Imagine if the world thought your father was one half of an all-time great love story, but the other half wasn’t your mother.

You’d probably want people to know her story, too.

Director Matt Riddlehoover lets the four daughters of Johnny Cash and Vivian Liberto remove the shadow that has long obscured their mother’s life. In the endlessly endearing My Darling Vivian, we’re introduced to a woman of great strength and grace, and an intimate story that reinforces both the power and pain of love.

Johnny and Vivian met as teenagers in Texas, writing passionate letters while he was away as an Air Force cadet, then marrying young and immediately starting a family before his legendary music career exploded.

Whether by necessity or choice, Riddlehoover interviews Rosanne, Tara, Kathy and Cindy Cash separately, and the result is a wonderful mix of memory and perspective. Rosanne’s remark that the sisters had “four different mothers” rings true as their recollections of youth often bounce off one another with a charming Roshoman-style variety.

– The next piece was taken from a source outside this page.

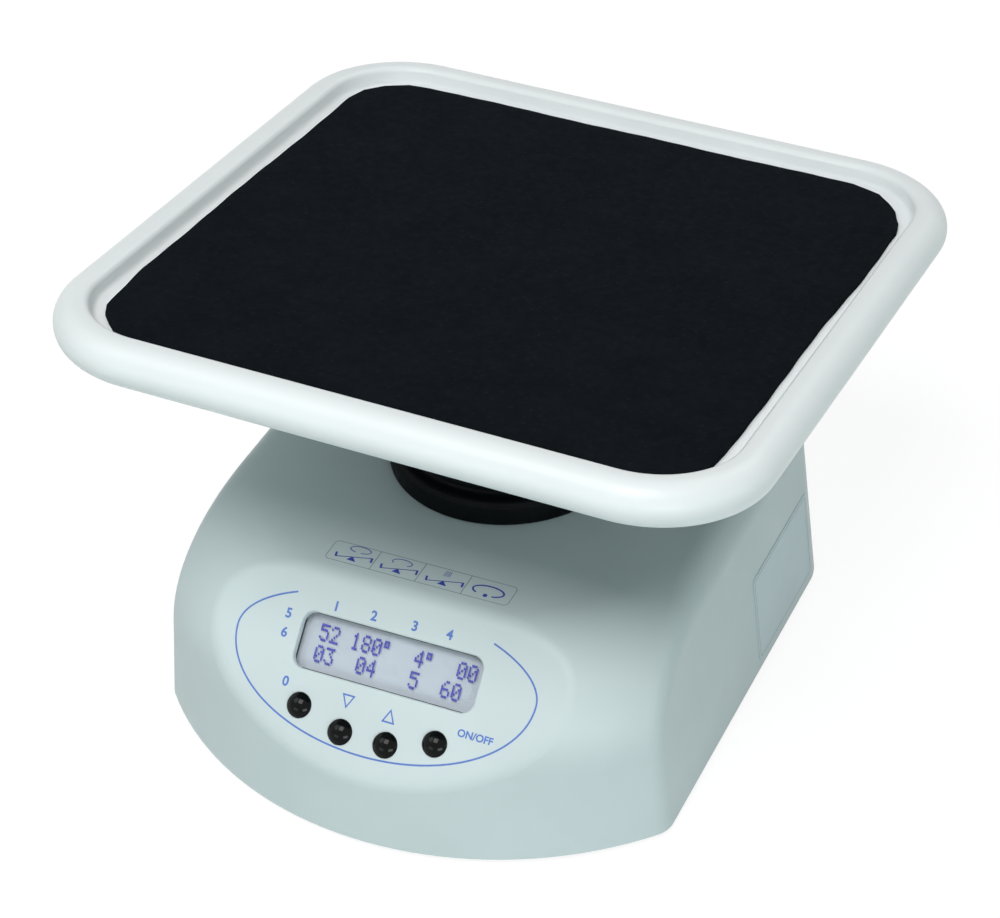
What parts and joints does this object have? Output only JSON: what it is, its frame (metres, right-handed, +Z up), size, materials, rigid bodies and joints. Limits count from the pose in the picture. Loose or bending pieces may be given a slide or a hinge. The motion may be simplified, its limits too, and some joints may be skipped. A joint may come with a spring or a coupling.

The stream of still photos, home movies and excerpts from the nearly one thousand letters (!) Vivian saved presents incredible insight into the sweetness of young love and the increasing demands on the shy and anxiety-prone wife of a superstar.

While Johnny’s constant touring left Vivian alone to care for four children under six years old, the pressures of fame, Cash’s drug use and the shameful accusations about Vivian’s ethnicity all added to the toxic atmosphere. As rumors swirled about Johnny’s involvement with June Carter, news of their parents’ divorce actually came as a relief to the oldest of the Cash sisters.

The memories are often presented with aching detail – coming home from school and seeing fresh dry cleaning meant their mother had not committed suicide that day – and the openness of the family archives is breathtaking. And still, Vivian’s own voice remains absent, haunting much of the film until Riddlehoover plays that hand for maximum effect.

My Darling Vivian is essential to understanding the complete legacy of a cultural icon. But even beyond the celebrity trappings, it is a bittersweet testament to love, to family, and to scars that never quite fade.

And, most of all, it’s a record-straightening ode to a woman well worth knowing.